Following a huge outrage on social media platforms around privacy concerns and questions around the architecture of the Aarogya Setu app, the Ministry of Electronics and Information Technology announced the opening of the source code for developers to improve the app and fix the problems. The source code for the Android version of the application was made available on Github, a software development platform for developers to review. "With the release of the source code in the public domain, we are looking to expanding collaboration and to leverage the expertise of top technical brains among the talented youth and citizens of our nation and to collectively build a robust and secure technology solution to help support the work of frontline health workers in fighting this pandemic together," said the press release.
However, for organisations such as Software Freedom Law Center, India (SFLC.in), Internet Freedom Foundation and other individuals who have been vocal about opening up of the source code, it is just a partial win. Mishi Choudhary, Tech Lawyer and Founder, SFLC.in says although choosing Github as a platform and apache licence aligns with global best practices, the server side code has not been open sourced yet, nor do we know anything about what is happening with the iOS version or KaiOS version on which many other phones are running. She added that it is only after the government makes server side code available that there will be a complete sharing of the apps architecture.

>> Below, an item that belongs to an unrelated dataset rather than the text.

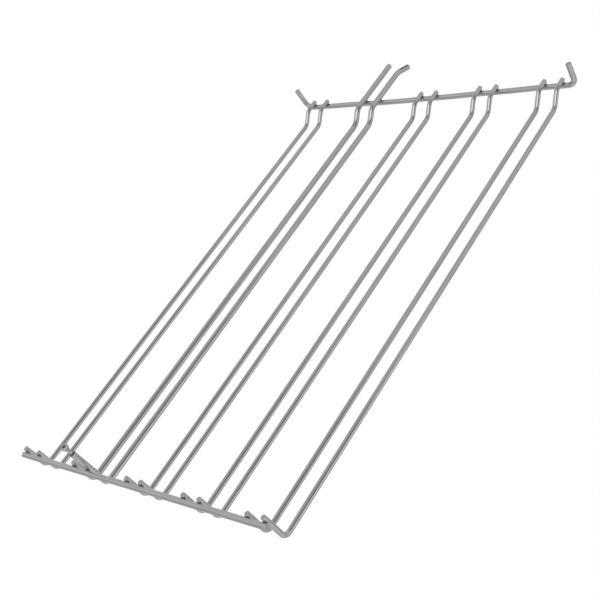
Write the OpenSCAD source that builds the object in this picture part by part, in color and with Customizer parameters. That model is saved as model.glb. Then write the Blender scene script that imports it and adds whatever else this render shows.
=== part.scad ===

After making the android version source code open, developers have raised over 120 issues and nearly 60 pull requests. Srinivas Kodali, an independent researcher working on data and governance, points out that open sourcing of the app is an important step in democratisation of the AarogyaSetu. "To me this is direct participation of people in technology governance aspect, which had been lacking in the country," said Kodali. He further pointed out that unlike earlier instances of Aadhar and UPI, which had architectural flaws and issues with system and was largely built with the help of private volunteers and with no transparency or public accountability, this move at least lets direct participation of people with the technical knowhow to point out the flaws with the code and hopes to get it fixed.
However, the larger problem still persists. Although the government has taken a step back by withdrawing the mandatory nature of the direction on use of Aargoya Setu, on ground it has been mandated by most states for travel, large stores and even private organisations to its workers. Although the terms of service of the app has been updated to delete the clause which absolved the government of any unauthorised access to personal information and modification thereof, Choudhary points out that the government still can't be held responsible for any harm caused "as the liability clauses in the app remains that nobody still has a liable. The government has said it won't be responsible for false negatives or false positives". Moreover with no data law in place, any breach of data or unauthorised use by a third party will still have to be litigated in the courts with no other alternate recourse available.
While the government has said that the iOS version will be released in next two weeks, it hasn't still clarified when the server code will be made available. In its claim to the utility of Aarogya Setu, the government has said that out of the 114 million registered users nearly two-thirds have taken the self-assessment test to evaluate their risk of exposure to COVID-19 with the app also helping in tracing about 500,000 bluetooth contacts of COVID-19 positive cases or the ones who are classified as needing assistance based on their self-assessment. It further said that nearly 24 per cent of those who were recommended for testing for COVID-19 were found to be positive.